My brother has a 500 style board and original rules book given to my parents by Thomas Stauff and his wife Alma. They were family friends of Mom and Dad when they were first married and living in Minneapolis circa 1948-50 while my Dad attended Dunwoody Institute. I remember my Mom telling me about their friends, the Stauffs when she taught me how to play cribbage which would have been about 1961. I was not taught the 500 method at that time probably because learning the classic game was challenging enough for a 6 year old but I do remember her showing me the board and rule book.
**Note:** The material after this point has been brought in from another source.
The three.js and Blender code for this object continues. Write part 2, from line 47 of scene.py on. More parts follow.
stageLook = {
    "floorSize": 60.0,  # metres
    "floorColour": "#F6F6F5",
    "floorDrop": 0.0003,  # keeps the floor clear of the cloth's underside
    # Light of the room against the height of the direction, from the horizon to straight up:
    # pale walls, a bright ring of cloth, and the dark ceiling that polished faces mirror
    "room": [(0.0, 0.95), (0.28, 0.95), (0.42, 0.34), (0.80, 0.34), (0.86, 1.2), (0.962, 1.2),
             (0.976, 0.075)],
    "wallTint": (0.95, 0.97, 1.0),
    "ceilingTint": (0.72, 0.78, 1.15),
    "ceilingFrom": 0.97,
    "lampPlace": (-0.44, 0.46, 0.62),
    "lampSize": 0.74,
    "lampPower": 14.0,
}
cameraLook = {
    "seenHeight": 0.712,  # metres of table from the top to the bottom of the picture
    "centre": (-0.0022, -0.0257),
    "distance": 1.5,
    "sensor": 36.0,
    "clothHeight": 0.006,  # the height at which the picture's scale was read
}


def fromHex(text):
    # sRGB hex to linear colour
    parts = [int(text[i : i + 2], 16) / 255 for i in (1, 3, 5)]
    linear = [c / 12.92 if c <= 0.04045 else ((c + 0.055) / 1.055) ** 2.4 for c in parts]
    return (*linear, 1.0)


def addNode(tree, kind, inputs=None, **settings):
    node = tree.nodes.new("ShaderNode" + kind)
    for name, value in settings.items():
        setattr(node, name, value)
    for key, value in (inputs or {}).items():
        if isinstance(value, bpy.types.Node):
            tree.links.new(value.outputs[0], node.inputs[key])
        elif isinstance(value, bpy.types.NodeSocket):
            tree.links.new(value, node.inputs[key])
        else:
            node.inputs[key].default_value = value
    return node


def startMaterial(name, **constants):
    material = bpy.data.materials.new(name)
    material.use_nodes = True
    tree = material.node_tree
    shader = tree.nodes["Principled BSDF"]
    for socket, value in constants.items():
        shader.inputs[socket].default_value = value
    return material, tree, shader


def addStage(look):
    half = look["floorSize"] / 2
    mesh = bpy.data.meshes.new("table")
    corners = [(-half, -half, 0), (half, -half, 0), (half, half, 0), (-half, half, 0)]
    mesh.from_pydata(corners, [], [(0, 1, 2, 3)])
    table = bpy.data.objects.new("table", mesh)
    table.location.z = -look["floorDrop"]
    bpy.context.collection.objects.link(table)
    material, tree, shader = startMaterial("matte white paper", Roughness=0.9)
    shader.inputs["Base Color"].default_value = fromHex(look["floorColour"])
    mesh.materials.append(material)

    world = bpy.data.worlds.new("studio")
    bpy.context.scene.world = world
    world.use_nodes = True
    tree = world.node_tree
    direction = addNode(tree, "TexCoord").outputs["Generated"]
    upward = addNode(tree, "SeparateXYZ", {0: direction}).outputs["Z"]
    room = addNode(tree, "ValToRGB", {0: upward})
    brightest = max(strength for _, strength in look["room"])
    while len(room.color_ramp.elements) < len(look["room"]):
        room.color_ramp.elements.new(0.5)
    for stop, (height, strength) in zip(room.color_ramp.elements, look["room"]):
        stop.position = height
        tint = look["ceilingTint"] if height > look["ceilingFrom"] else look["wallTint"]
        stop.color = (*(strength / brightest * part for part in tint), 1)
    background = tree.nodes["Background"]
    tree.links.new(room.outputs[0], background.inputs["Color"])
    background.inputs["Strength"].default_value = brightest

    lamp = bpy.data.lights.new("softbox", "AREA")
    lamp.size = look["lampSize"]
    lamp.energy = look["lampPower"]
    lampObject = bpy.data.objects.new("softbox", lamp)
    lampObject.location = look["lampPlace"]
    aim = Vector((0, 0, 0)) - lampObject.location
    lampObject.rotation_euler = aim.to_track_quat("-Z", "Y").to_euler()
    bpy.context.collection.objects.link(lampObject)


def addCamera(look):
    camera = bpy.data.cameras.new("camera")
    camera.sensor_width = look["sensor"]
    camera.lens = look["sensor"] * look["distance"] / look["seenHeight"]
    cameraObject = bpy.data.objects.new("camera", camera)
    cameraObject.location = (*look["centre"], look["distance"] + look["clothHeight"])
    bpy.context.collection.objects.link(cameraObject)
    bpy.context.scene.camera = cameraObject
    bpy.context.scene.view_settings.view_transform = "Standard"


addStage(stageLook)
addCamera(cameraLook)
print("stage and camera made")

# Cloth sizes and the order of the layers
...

I believe they were neighbors and I seem to remember her telling me it was a 4 plex or duplex they shared with the Stauffs in the 2200 block of Garfield ave. so. I am going through a box of old family pics, clippings, and just read a postcard from Alma Stauff to my parents who had then moved back to our hometown of Tracy, Mn. postmarked 2/6/52 informing them of Thomas’s death. I looked at the address of 2213 Garfield ave. on google street view and it doesn’t appear that building is still there. I will be looking for a Coles directory from that era to confirm my assumptions
. I thought you’d enjoy hearing from someone with a connection. Sincerly, Lee
On the second bullet, it states “… and four-of-a-kind, known as pair royal (12).” Although as a cribbage player I have never heard the pair royal term, reading other sections of this website makes me believe a pair royal is three of a kind (6 points) and that a four of a kind (12 points) is a double pair royal. True?
Go at 34
Having learned with the same boards as my sister (also posted here) I have found the go at 34 to be so much better than 31, that I prefer to play regular cribbage that way. It gives much better play with face cards, as 31 overemphasizes the value of an ace, but does not allow a Face,5,Face,Face. Even better, Face, 5, Face risks a 9, making this a play you have to think about. What I like best is that some complicated run patterns can be filled to the go: 8,7,10,9 is a good challenge both to make and avoid in the 4 hand game.